Islamic State Propaganda Video Threaten Mark Zuckerberg And Jack Dorsey For Anti-Terrorism Efforts On Social Media
Promising to take 10 accounts for every one that has been deleted, the Islamic State has directed its rhetoric back at social media and the companies behind the networks. More specifically, the terrorist collective has threatened the lives of Facebook CEO Mark Zuckerberg and Twitter CEO Jack Dorsey in a new video.
A division or an affiliate of the group, calling themselves Sons Caliphate Army, vowed to step up its efforts to leverage social media sites for their propaganda. The group claims it has hacked more than 10,000 Facebook accounts, more than 5,000 Twitter accounts and more than 150 Facebook groups.

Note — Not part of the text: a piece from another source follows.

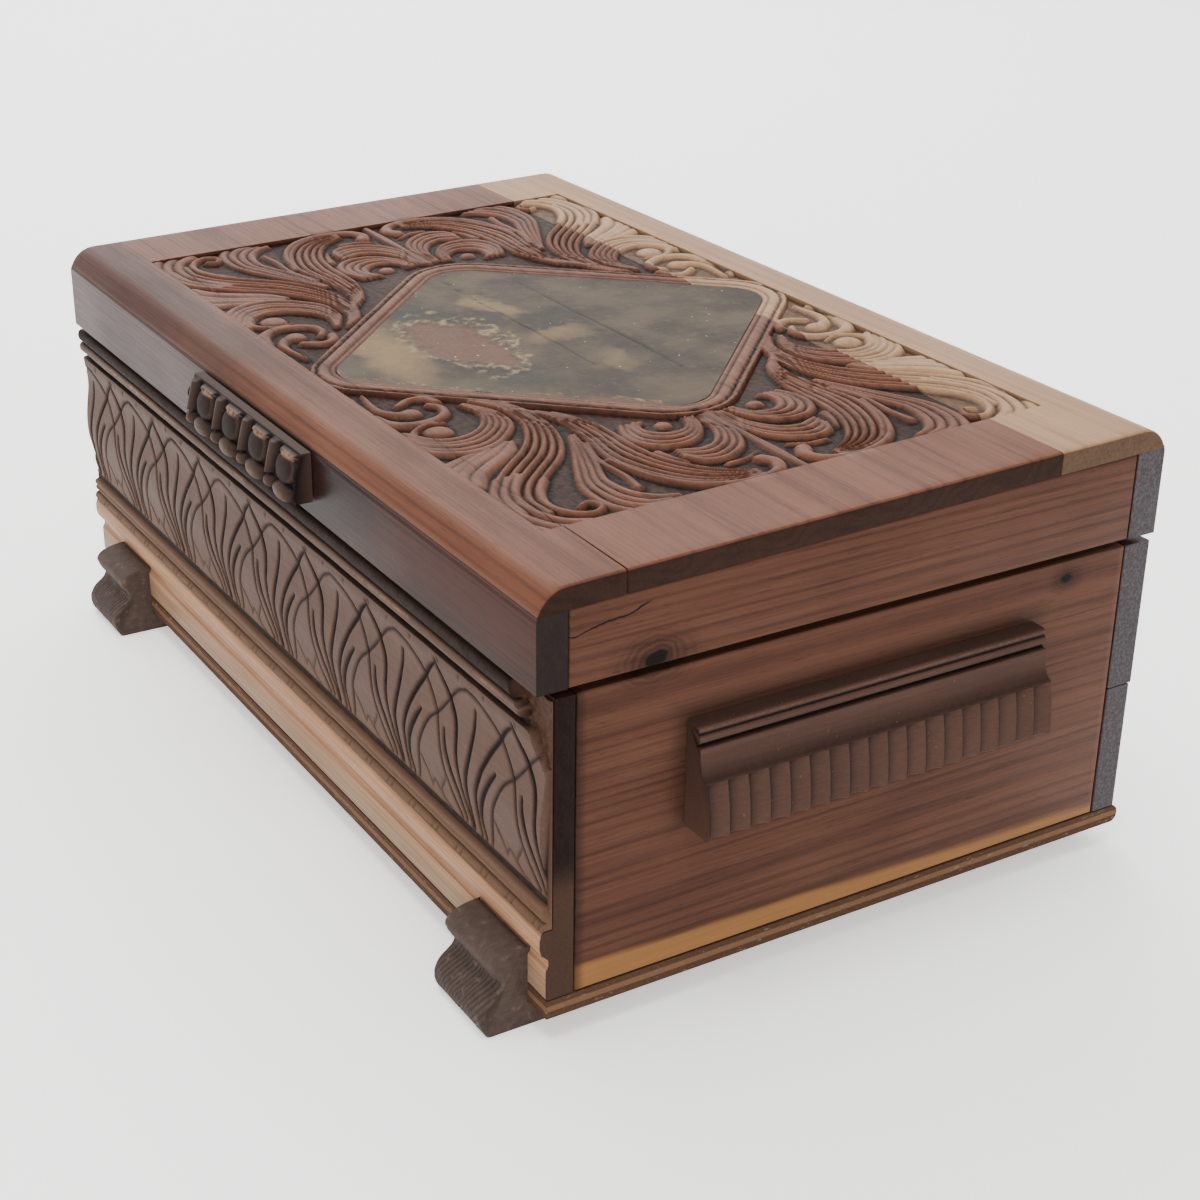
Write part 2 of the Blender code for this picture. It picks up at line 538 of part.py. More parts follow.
# Paper print in the cartouche.
along_z("cartouche_print", [diamond(print_reach - JOINT_GAP, print_corner)],
        -PRINT_RECESS + JOINT_GAP, -PRINT_RECESS + JOINT_GAP + PRINT_THICKNESS, paper, top_plane)

# Lid pull: a short length of lobed moulding.
pull_back_y = -HALF_DEPTH - JOINT_GAP
pull_face_y = -HALF_DEPTH - PULL_REACH
pull_base_z = LID_Z + PULL_LIFT
pull_outline = [(pull_back_y, pull_base_z), (pull_face_y + 0.0026, pull_base_z), (pull_face_y, pull_base_z + 0.0030),
                (pull_face_y + 0.0042, pull_base_z + PULL_HEIGHT), (pull_back_y, pull_base_z + PULL_HEIGHT)]
pull = along_x("lid_pull", [pull_outline], -PULL_LENGTH / 2, PULL_LENGTH / 2, moulding_wood, lid_axis)
lobe_pitch = PULL_LENGTH / PULL_LOBES
valley_mesh = bpy.data.meshes.new("pull_valleys")
valley_shape = bmesh.new()
pull_lean = math.atan2(0.0042, PULL_HEIGHT - 0.0030)
for valley in range(1, PULL_LOBES):
    turn = Matrix.Rotation(-pull_lean, 4, "X") @ Matrix.Rotation(math.pi / 4, 4, "Z")
    place = Matrix.Translation((-PULL_LENGTH / 2 + valley * lobe_pitch, pull_face_y + 0.0011, pull_base_z + 0.0070)) @ turn
    bmesh.ops.create_cube(valley_shape, size=1.0, matrix=place @ Matrix.Diagonal((0.003, 0.003, 0.03, 1)))
valley_shape.to_mesh(valley_mesh)
valley_shape.free()
cut(pull, add_object("pull_valleys", valley_mesh, None, lid_axis))

# Mirror inside the lid, held by four beads glued under the top.
glass_top = -TOP_THICKNESS - JOINT_GAP
glass_base = glass_top - MIRROR_THICKNESS
bead_base = glass_base - JOINT_GAP - 0.0015
glass_x = MIRROR_LENGTH / 2
glass_y = MIRROR_DEPTH / 2
box("lid_mirror", (-glass_x, -glass_y, glass_base), (glass_x, glass_y, glass_top), mirror_glass, top_plane)
bead_outer_y = glass_y + JOINT_GAP + MIRROR_BEAD_WIDTH - MIRROR_BEAD_LIP
bead_outer_x = glass_x + JOINT_GAP + MIRROR_BEAD_WIDTH - MIRROR_BEAD_LIP


def bead_section(side, edge, outer):
    """An L that stands outside the glass and laps its edge."""
    return [(side * (edge + JOINT_GAP), glass_top), (side * outer, glass_top), (side * outer, bead_base + 0.001),
            (side * (outer - 0.001), bead_base), (side * (edge - MIRROR_BEAD_LIP), bead_base),
            (side * (edge - MIRROR_BEAD_LIP), glass_base - JOINT_GAP), (side * (edge + JOINT_GAP), glass_base - JOINT_GAP)]


for side, name in ((-1, "mirror_bead_front"), (1, "mirror_bead_back")):
    along_x(name, [bead_section(side, glass_y, bead_outer_y)], -bead_outer_x, bead_outer_x, cedar, top_plane)
bead_end_y = glass_y - MIRROR_BEAD_LIP - JOINT_GAP
for side, name in ((-1, "mirror_bead_left"), (1, "mirror_bead_right")):
    along_y(name, [bead_section(side, glass_x, bead_outer_x)], -bead_end_y, bead_end_y, cedar, top_plane)

# Hinges: two brass butts with their leaves let into the seam and a loose pin each.
bore_radius = PIN_RADIUS + JOINT_GAP
leaf_far = LEAF_OFFSET + LEAF_THICKNESS
near_turn = math.degrees(math.asin(LEAF_OFFSET / KNUCKLE_RADIUS))
far_turn = math.degrees(math.asin(leaf_far / KNUCKLE_RADIUS))
leaf_outline = ([(-LEAF_REACH, -LEAF_OFFSET), (-LEAF_REACH, -leaf_far)]
                + arc((0, 0), KNUCKLE_RADIUS, 180 + far_turn, 540 + near_turn, ROUND_STEPS))
lid_leaf_outline = [(y, -z) for y, z in leaf_outline]
knuckle_room = KNUCKLE_RADIUS + JOINT_GAP
mortise = leaf_far + JOINT_GAP
screw_y = AXIS_Y - (LEAF_REACH + knuckle_room) / 2
third = HINGE_LENGTH / 3
screw_profile = [(SCREW_HEAD_RADIUS, 0.0), (SCREW_SHANK_RADIUS, -LEAF_THICKNESS), (SCREW_SHANK_RADIUS, -SCREW_LENGTH)]
screw_room = [(SCREW_HEAD_RADIUS + JOINT_GAP, LEAF_OFFSET), (SCREW_HEAD_RADIUS + JOINT_GAP, 0.0),
              (SCREW_SHANK_RADIUS + JOINT_GAP, -LEAF_THICKNESS), (SCREW_SHANK_RADIUS + JOINT_GAP, -SCREW_LENGTH - JOINT_GAP)]
case_screws = []
lid_screws = []
for side, end in ((-1, "left"), (1, "right")):
    middle_x = side * (HALF_LENGTH - HINGE_INSET)
    x_low = middle_x - HINGE_LENGTH / 2
    x_high = middle_x + HINGE_LENGTH / 2
    seat = box("hinge_seat_" + end, (x_low - JOINT_GAP, BACK_INNER_Y - 0.001, AXIS_Z - mortise),
               (x_high + JOINT_GAP, AXIS_Y, AXIS_Z + mortise))
    knuckle_seat = along_x("knuckle_seat_" + end, [circle((0, 0), knuckle_room)], x_low - JOINT_GAP,
                           x_high + JOINT_GAP, None, box_datum, (AXIS_Y, AXIS_Z))
    for board in (back_board_upper, bpy.data.objects["lid_back_rail"]):
        cut(board, seat)
        cut(board, knuckle_seat)
    case_leaf = along_x("hinge_leaf_case_" + end, [leaf_outline, circle((0, 0), bore_radius, 16)],
                        x_low, x_high, brass, box_datum, (AXIS_Y, AXIS_Z))
    lid_leaf = along_x("hinge_leaf_lid_" + end, [lid_leaf_outline, circle((0, 0), bore_radius, 16)],
                       x_low, x_high, brass, lid_axis, (AXIS_Y, AXIS_Z))
    for leaf, clear in ((case_leaf, [(x_low + third, x_high - third)]),
                        (lid_leaf, [(x_low - overrun, x_low + third), (x_high - third, x_high + overrun)])):
        for span, (clear_low, clear_high) in enumerate(clear):
            room = box("knuckle_room_%s_%d" % (leaf.name, span),
                       (clear_low - JOINT_GAP / 2, AXIS_Y - knuckle_room, AXIS_Z - knuckle_room),
                       (clear_high + JOINT_GAP / 2, AXIS_Y + knuckle_room, AXIS_Z + knuckle_room))
            cut(leaf, room)
    along_x("hinge_pin_" + end, [circle((0, 0), PIN_RADIUS, 12)], x_low, x_high, brass, box_datum, (AXIS_Y, AXIS_Z))
    for shift in (-SCREW_PITCH / 2, SCREW_PITCH / 2):
        case_screws.append((middle_x + shift, screw_y, AXIS_Z - LEAF_OFFSET))
        lid_screws.append((middle_x + shift, screw_y, AXIS_Z + LEAF_OFFSET))
    for leaf, up, centres in ((case_leaf, 1.0, case_screws[-2:]), (lid_leaf, -1.0, lid_screws[-2:])):
        cut(leaf, turned("screw_room_" + leaf.name, screw_room, centres, None, box_datum, up))
for number, (case_centre, lid_centre) in enumerate(zip(case_screws, lid_screws), 1):
    turned("hinge_screw_case_%d" % number, screw_profile, [case_centre], brass, box_datum)
    turned("hinge_screw_lid_%d" % number, screw_profile, [lid_centre], brass, lid_axis, -1.0)
cut(back_board_upper, turned("screw_holes_case", screw_room, case_screws))
cut(bpy.data.objects["lid_back_rail"], turned("screw_holes_lid", screw_room, lid_screws, None, box_datum, -1.0))
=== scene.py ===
"""Looks of a carved cedar jewelry box: a case on four feet and a hinged lid with a mirror inside.

The long side lies along X, the front faces -Y and +Z is up, as in the frame. Places are in
metres; the carving is worked out in millimetres, in the plane of each board.
"""

import bmesh
import bpy
import math
import numpy as np
from mathutils import Matrix, Vector


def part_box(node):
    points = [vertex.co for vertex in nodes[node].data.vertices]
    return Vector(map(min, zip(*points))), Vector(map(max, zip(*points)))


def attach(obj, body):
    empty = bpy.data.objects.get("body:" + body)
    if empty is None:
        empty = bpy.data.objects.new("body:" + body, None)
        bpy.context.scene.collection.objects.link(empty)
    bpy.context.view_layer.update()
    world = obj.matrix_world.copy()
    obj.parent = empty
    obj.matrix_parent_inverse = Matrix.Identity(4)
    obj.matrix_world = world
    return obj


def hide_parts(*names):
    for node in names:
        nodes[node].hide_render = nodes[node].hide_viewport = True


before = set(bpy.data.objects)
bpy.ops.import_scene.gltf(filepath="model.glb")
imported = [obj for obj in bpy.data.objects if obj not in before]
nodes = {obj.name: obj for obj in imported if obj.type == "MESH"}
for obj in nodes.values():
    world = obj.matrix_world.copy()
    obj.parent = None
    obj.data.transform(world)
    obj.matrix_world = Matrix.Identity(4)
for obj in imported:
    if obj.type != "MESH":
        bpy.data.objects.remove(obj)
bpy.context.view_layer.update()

# Camera: a little above the front right corner, looking along the lid to the far left.
# It has a fairly long lens and is turned by about a degree.
bearing = math.radians(58.279)
height_angle = math.radians(25.106)
roll = math.radians(0.845)
back = Vector((math.sin(bearing) * math.cos(height_angle), -math.cos(bearing) * math.cos(height_angle),
               math.sin(height_angle)))
right = Vector((math.cos(bearing), math.sin(bearing), 0.0))
up = back.cross(right)
rolled_right = math.cos(roll) * right + math.sin(roll) * up
rolled_up = math.cos(roll) * up - math.sin(roll) * right
camera_data = bpy.data.cameras.new("camera")
camera_data.lens = 63.6
camera_data.sensor_width = 36.0
camera = bpy.data.objects.new("camera", camera_data)
camera.matrix_world = Matrix((rolled_right, rolled_up, back)).transposed().to_4x4()
lid_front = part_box("lid_front_rail")[0]
lid_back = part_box("lid_back_rail")[1]
LID_MIDDLE = (lid_front.y + lid_back.y) / 2
camera.location = (0.44522, LID_MIDDLE - 0.25968, lid_front.z + 0.18909)
bpy.context.scene.collection.objects.link(camera)
bpy.context.scene.camera = camera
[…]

"Many of these accounts have been given to supporters and if Allah permits, the rest of them will be distributed also," the group states in the video.
The video includes pictures of Dorsey and Zuckerberg with simulated bullet holes painted over their faces.
While Twitter has taken heat for the amount of abuse and bullying that occurs on its social network, the company has seemingly been much more responsive to all flavors of terrorism that has popped up in the Twitterverse.
Since mid-2015, Twitter has suspended more than 125,000 accounts for promoting or threatening "terroristic acts, primarily related to ISIS," the company stated in a Feb. 5 blog post. Twitter also beefed up the teams responsible for reviews and reports related to terrorism.
All of this has apparently enraged supporters of the terrorist group, resulting in the 25-minute-long video rant.
"To Mark and Jack, founders of Twitter and Facebook and to their crusader government, you announce daily that you suspended many of our accounts," states the group in the video. "And to you we say: is that all you can do? You are not in our league. If you close one account, we will take 10 in return and soon your names will be erased after we delete you sites, Allah willing, and will know that we say is true (sic)."
Twitter doesn't plan to respond to the this latest threat because such language is becoming so common, a spokesperson stated.
"Welcome to our everyday life," stated the spokesperson.